The National Council of La Raza (NCLR)/Cal State Long Beach (CSULB) Center for Latino Community Health, Evaluation and Leadership Training will hold its second annual conference on health equity this Friday (March 8) in CSULB's University Student Union ballrooms from 8:30 a.m. to 5 p.m.
The conference, “Enriching Health Sciences through Latino Leadership/Enriqueciendo Ciencias de La Salud a través del Liderazgo Latino," is free of charge. It is organized through a cross-college Hispanic Health Opportunities Learning Alliance (H2OLA) grant led by co-Principal Investigators Britt Rios-Ellis, CSULB professor of health science;, and Eric Marinez, CSULB associate professor of chemistry and biochemistry, and funded by the National Institute on Minority Health and Health Disparities.
The conference will feature keynote speaker David Hayes-Bautista, director of UCLA’s Center for the Study of Latino Health and Culture, and the panels will highlight cross-disciplinary researchers from USC, UC Irvine, University of Texas and University of Arkansas who will share their health disparities-related research. Afternoon breakout sessions are tailored to both student and health practitioner audiences and include opportunities such as Affordable Care Act implementation, effective community-based programs, and careers in research and medicine. Exhibitors and more than 20 student posters will be on display.
The conference is designed to provide a unique opportunity for interested individuals and professionals to collaborate with national thought leaders, build consensus, make recommendations and develop strategies to promote health equity for Latinos and all underrepresented minorities nationwide. About 300 people are expected to attend, up from 170 in its inaugural year.
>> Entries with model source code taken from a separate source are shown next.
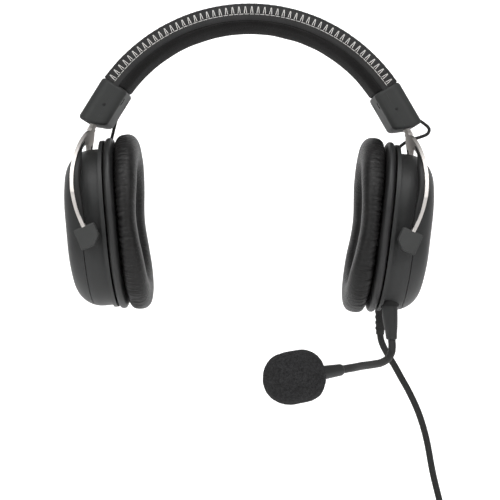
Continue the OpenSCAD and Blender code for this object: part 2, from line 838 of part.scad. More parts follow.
module cord_coil() {
    color(BLACK) translate([coil_c[0], coil_c[1], table_z + coil_low]) rotate_extrude($fn = 96)
        rounded([coil_mid_r - coil_half, 0], [coil_mid_r + coil_half, coil_h], 3);
}

module coil_tie() {
    w = 2 * coil_half + 0.4;
    color(BLACK) translate([coil_c[0] + coil_mid_r, coil_c[1] - 10, table_z]) difference() {
        translate([-w / 2 - 0.8, 6, 0]) cube([w + 1.6, 8, coil_h + 1.8]);
        translate([-w / 2 - 0.6, 0, 0.6]) cube([w + 1.2, 20, coil_h + 0.6]);
    }
}

module splitter() {
    l = splitter_y[0] - splitter_y[1];
    color(BLACK) difference() {
        translate([splitter_x - 5, splitter_y[1], splitter_z - 3]) cube([10, l, 6]);
        for (side = [-1, 1]) translate([splitter_x + side * 12.4, splitter_y[0] - 5, splitter_z])
            rotate([0, 0, side * 12]) cube([16, 40, 8], center = true);
    }
}

module phone_tail() {
    color(BLACK) tube(smooth(phone_tail_points, 1), tail_d, 8);
}

module mic_tail() {
    color(BLACK) tube(smooth(mic_tail_points, 1), tail_d, 8);
}

// A barrel and its pin, along -X from the tail's last point.
module plug(start, barrel_r, pin_radius, pin_l) {
    barrel_l = 40;
    translate(start) rotate([0, -90, 0]) {
        color(BLACK) {
            cylinder(r1 = 2.4, r2 = barrel_r - 1.5, h = 9);
            translate([0, 0, 9]) cylinder(r = barrel_r, h = barrel_l - 9);
        }
        color(BRASS) {
            translate([0, 0, barrel_l]) cylinder(r = pin_radius, h = pin_l - pin_radius);
            translate([0, 0, barrel_l + pin_l - pin_radius])
                cylinder(r1 = pin_radius, r2 = pin_radius * 0.4, h = pin_radius);
        }
    }
}

module phone_plug() {
    plug([plug_x, -52, -193.5], 6.4, phone_pin_d / 2, 30);
}

module mic_plug() {
    plug([plug_x, -70, -194], 5.9, mic_pin_d / 2, 28);
}

// ---------------------------------------------------------------- the nodes

headband_spring();
headband_cover();
headband_lacing();
headband_cushion();
headband_wire();
cap_screws();
cap_outer(LEFT);  // left_cap_outer
cap_inner(LEFT);  // left_cap_inner
detent_spring(LEFT);  // left_detent_spring
cap_outer(RIGHT);  // right_cap_outer
cap_inner(RIGHT);  // right_cap_inner
detent_spring(RIGHT);  // right_detent_spring
fork(LEFT);  // left_fork
pivot_blocks(LEFT);  // left_pivot_blocks
fork(RIGHT);  // right_fork
pivot_blocks(RIGHT);  // right_pivot_blocks
shell(LEFT);  // left_shell
outer_cover(LEFT);  // left_outer_cover
pivot_pins(LEFT);  // left_pivot_pins
baffle(LEFT);  // left_baffle
speaker_frame(LEFT);  // left_speaker_frame
magnet(LEFT);  // left_magnet
diaphragm(LEFT);  // left_diaphragm
damping_foam(LEFT);  // left_damping_foam
ear_cloth(LEFT);  // left_ear_cloth
pad_skirt(LEFT);  // left_pad_skirt
ear_pad(LEFT);  // left_ear_pad
cover_screws(LEFT);  // left_cover_screws
lead(LEFT);  // left_lead
shell(RIGHT);  // right_shell
outer_cover(RIGHT);  // right_outer_cover
pivot_pins(RIGHT);  // right_pivot_pins
baffle(RIGHT);  // right_baffle
speaker_frame(RIGHT);  // right_speaker_frame
magnet(RIGHT);  // right_magnet
diaphragm(RIGHT);  // right_diaphragm
damping_foam(RIGHT);  // right_damping_foam
ear_cloth(RIGHT);  // right_ear_cloth
pad_skirt(RIGHT);  // right_pad_skirt
ear_pad(RIGHT);  // right_ear_pad
cover_screws(RIGHT);  // right_cover_screws
lead(RIGHT);  // right_lead
mic_socket();
terminal_board();
cable_relief();
boom_plug();
gooseneck_middle();
mic_housing();
mic_capsule();
windscreen();
main_cord();
cord_coil();
coil_tie();
splitter();
phone_tail();
mic_tail();
phone_plug();
mic_plug();
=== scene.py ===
"""Visual model of an over-ear headset with a boom microphone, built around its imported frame.

Shapes are worked in millimetres in the frame's own axes and come to metres when a piece is finished.
+Z is up, -Y is the wearer's front and +X is the wearer's left.
"""

import logging
import math
import random
from dataclasses import dataclass
from enum import Enum
from typing import Callable, Dict, List, Optional, Sequence, Tuple, Union

import bmesh
import bpy
from mathutils import Matrix, Vector, noise


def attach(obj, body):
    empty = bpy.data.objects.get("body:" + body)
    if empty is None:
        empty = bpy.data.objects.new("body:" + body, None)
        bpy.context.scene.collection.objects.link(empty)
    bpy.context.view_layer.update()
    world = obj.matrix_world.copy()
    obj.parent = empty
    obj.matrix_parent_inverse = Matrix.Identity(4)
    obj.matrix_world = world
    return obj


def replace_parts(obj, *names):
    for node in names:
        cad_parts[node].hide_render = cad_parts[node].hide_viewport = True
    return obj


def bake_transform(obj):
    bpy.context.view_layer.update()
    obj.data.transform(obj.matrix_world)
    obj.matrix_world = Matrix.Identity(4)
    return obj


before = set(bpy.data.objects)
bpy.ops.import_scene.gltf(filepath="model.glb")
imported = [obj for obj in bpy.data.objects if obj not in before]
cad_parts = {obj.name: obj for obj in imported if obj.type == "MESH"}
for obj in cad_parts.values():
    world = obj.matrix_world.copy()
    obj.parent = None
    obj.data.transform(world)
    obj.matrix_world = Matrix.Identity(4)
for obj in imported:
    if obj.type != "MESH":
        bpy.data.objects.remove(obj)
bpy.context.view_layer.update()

LOG = logging.getLogger("headset")
MM = 0.001
Points = Sequence[Sequence[float]]


class Side(Enum):
    """The wearer's side that a piece belongs to, and its sign along X."""

    RIGHT = -1
    LEFT = 1

    @property
    def word(self) -> str:
        """The side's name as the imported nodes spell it."""
        return self.name.lower()

    def mirror(self) -> Matrix:
        """The turn from the drawn right side to this side."""
        return Matrix.Scale(-1, 4, (1, 0, 0)) if self is Side.LEFT else Matrix.Identity(4)


# ------------------------------------------------------------------ materials


class Wire:
    """A shader socket whose arithmetic adds Math nodes to its tree."""

    def __init__(self, tree: "Tree", socket: bpy.types.NodeSocket) -> None:
        self.tree = tree
        self.socket = socket

    def __add__(self, other: "Value") -> "Wire":
        """self + other."""
        return self.tree.maths("ADD", self, other)

    __radd__ = __add__

    def __sub__(self, other: "Value") -> "Wire":
        """self - other."""
        return self.tree.maths("SUBTRACT", self, other)

    def __rsub__(self, other: "Value") -> "Wire":
        """other - self."""
        return self.tree.maths("SUBTRACT", other, self)

    def __mul__(self, other: "Value") -> "Wire":
        """self * other."""
        return self.tree.maths("MULTIPLY", self, other)

    __rmul__ = __mul__

    def __pow__(self, other: "Value") -> "Wire":
        """self to the power other."""
        return self.tree.maths("POWER", self, other)

    def between(self, ends: Sequence[float]) -> "Wire":
        """Runs from the first end at 0 to the second at 1."""
        return ends[0] + (ends[1] - ends[0]) * self

    def sine(self) -> "Wire":
        """The sine of self."""
        return self.tree.maths("SINE", self)

    def size(self) -> "Wire":
        """The absolute value of self."""
        return self.tree.maths("ABSOLUTE", self)

    def band(self, low: float, high: float, start: float = 0.0, end: float = 1.0) -> "Wire":
        """Runs smoothly from start at low to end at high."""
        return self.tree.node(
            "ShaderNodeMapRange", {"interpolation_type": "SMOOTHSTEP"},
            {"Value": self, "From Min": low, "From Max": high, "To Min": start, "To Max": end})


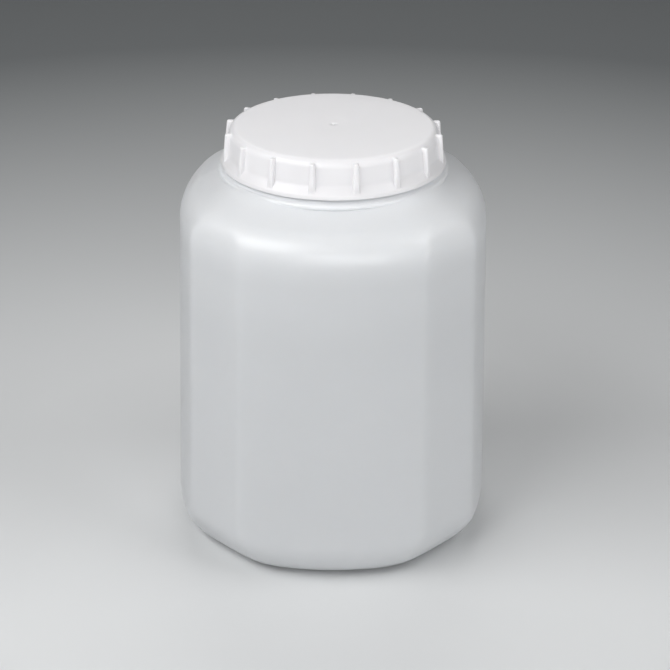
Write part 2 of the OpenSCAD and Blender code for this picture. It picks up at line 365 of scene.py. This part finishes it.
def cap_rings(theta, away):
    """Rings from the middle of the top, down the outside, round the rim and up the inside to the ceiling."""
    rings = []

    def add(base, rib=None, half_width=None):
        """A ring that follows base between the ribs and rib on them. Both are (r, z)."""
        if rib is None:
            rings.append(ring(theta, base[0], base[1]))
            return
        fill = np.clip(1 - (away / half_width) ** 6, 0, 1) ** 0.33
        radius = base[0] + (rib[0] - base[0]) * fill
        z = base[1] + (rib[1] - base[1]) * fill
        rings.append(ring(theta, radius, z))

    # Top: the gate mark in its shallow dish, then a very slight dome
    dish_z = TOP_Z - 0.05
    gate = [(0.3, TOP_Z), (0.45, TOP_Z - 0.03), (0.6, dish_z - 0.09), (0.75, dish_z - 0.09), (0.9, dish_z)]
    dish = [(3, dish_z), (6, dish_z), (7.4, dish_z), (8.2, dish_z + 0.02), (9.2, TOP_Z - 0.01), (10.0, TOP_Z)]
    for point in gate + dish:
        add(point)
    roll_r = WALL_TOP_R - EDGE_R
    for r in (13, 18, 24, 29, 33, 36.5, 39.5, 42, 44):
        add((r, TOP_Z - CROWN * (r / roll_r) ** 4))

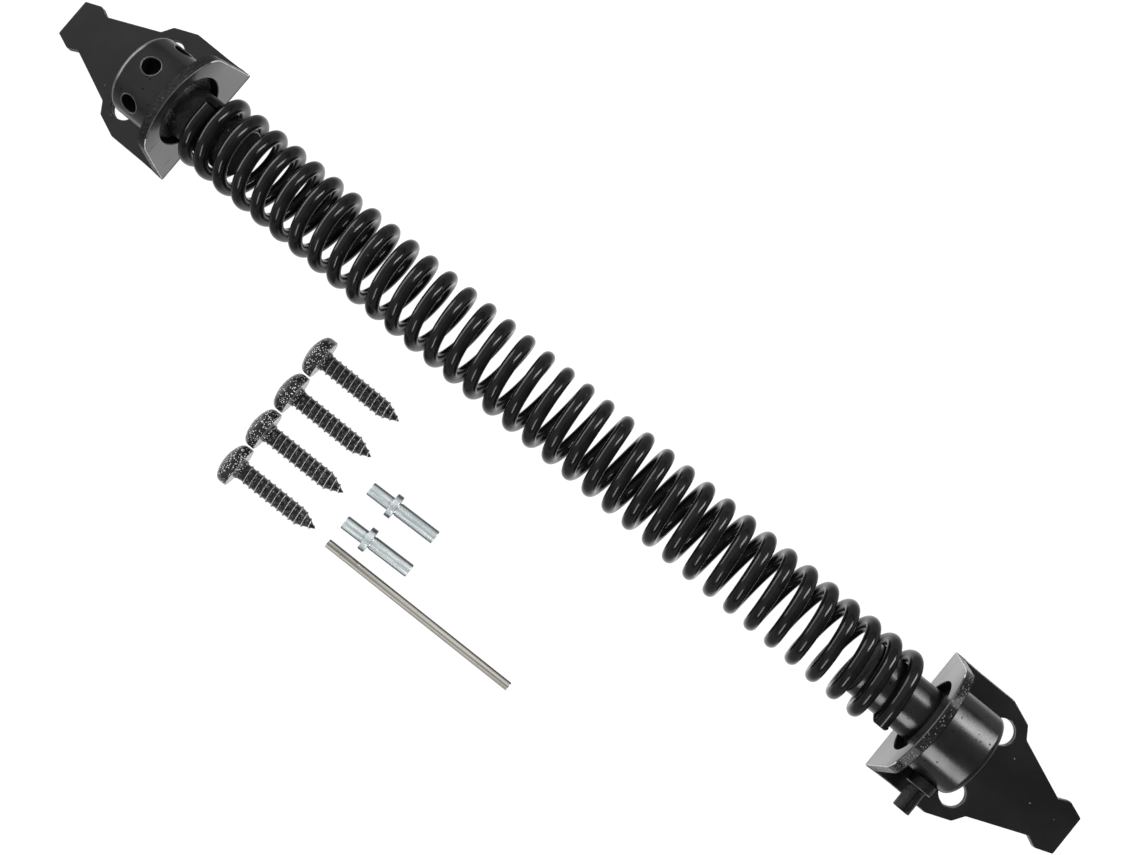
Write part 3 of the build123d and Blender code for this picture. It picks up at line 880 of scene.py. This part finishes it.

Marinez noted, “This conference is a valuable resource for developing and implementing programs and policies that target health Latino health disparities, and for inspiring health-related research in the labs.”
Rios-Ellis added, “Though the work to address Latino health equity is challenging, I am confident that, through our ideas and tireless efforts, together we will gain an edge on preserving and building healthier communities throughout the nation.”
As a Hispanic Serving Institution, CSULB focuses on improving the quality of research and education for Latino communities. The Center for Latino Community Health, Evaluation and Leadership Training at CSULB strives to eliminate disparities in access and quality of healthcare and health outcomes, and to improve the cultural relevance of health information and the representation of Latino communities.